Many original details are again visible: you can see the veins in the soldiers’ hands and the stars on Victory’s robes.

The statue was created in 1871-72 by Victorian sculptor Martin Milmore.  Born in Ireland, educated at Boston Latin School and apprenticed in Charlestown, he’s best known for his Civil War commemorative sculpture.  You can see his work in the Boston Common and Forest Hills Cemetery.

To make sure quality maintenance will continue, CPS established a small endowment for the statue through the City of Boston’s Adopt-a-Statue Fund.

Many organizations helped fund the statue’s conservation, including the George B. Henderson Foundation, the Convention Center Authority Community Partnership Fund, the City of Boston Small Changes Program, and more than 70 generous Charlestown residents, organizations, and businesses.

 

Interpretive Panels, Charlestown Training Field
Three interpretive panels in the Training Field cover themes of war and commemoration, the changing Training Field landscape, and threats to the little park’s existence.

The panels are the result of two years of planning and design that began in 2009 with community meetings to gather information and plan themes and sub themes.  They were unveiled on Veterans’ Day 2010.

The panels trace the Training Field from its beginnings as a training ground for colonial militia in the 1640s. In 1775 it figured in the Battle of Bunker Hill, and in the early nineteenth century it housed a firehouse, munitions depot and schoolhouse before becoming the urban park we know today.
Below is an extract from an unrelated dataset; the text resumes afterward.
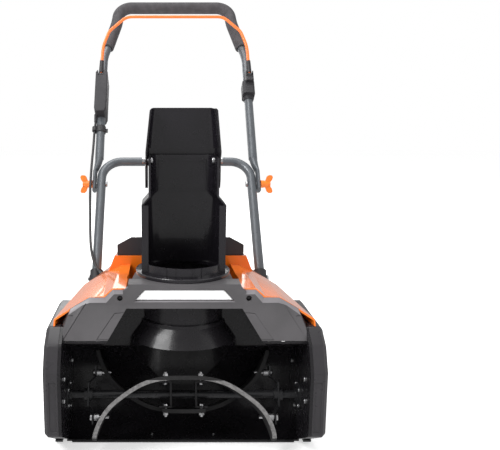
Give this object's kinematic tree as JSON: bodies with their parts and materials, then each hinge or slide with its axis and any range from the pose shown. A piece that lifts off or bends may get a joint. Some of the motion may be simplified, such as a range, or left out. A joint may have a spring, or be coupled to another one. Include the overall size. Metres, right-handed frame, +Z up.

In the mid-twentieth century it was the focus of another kind of battle as Charlestown residents fought efforts to turn it into a highway off-ramp.
CPS managed the project which was funded by the Edward Ingersoll Browne Fund of the City of Boston.  We received invaluable help from the Boston Parks Department, the Boston National Historical Park, the Friends of the Training Field, St. John’s Episcopal Church, and many other local organizations, veterans’ groups and residents who shared documents and memories of Charlestown’s beloved “outdoor living room.”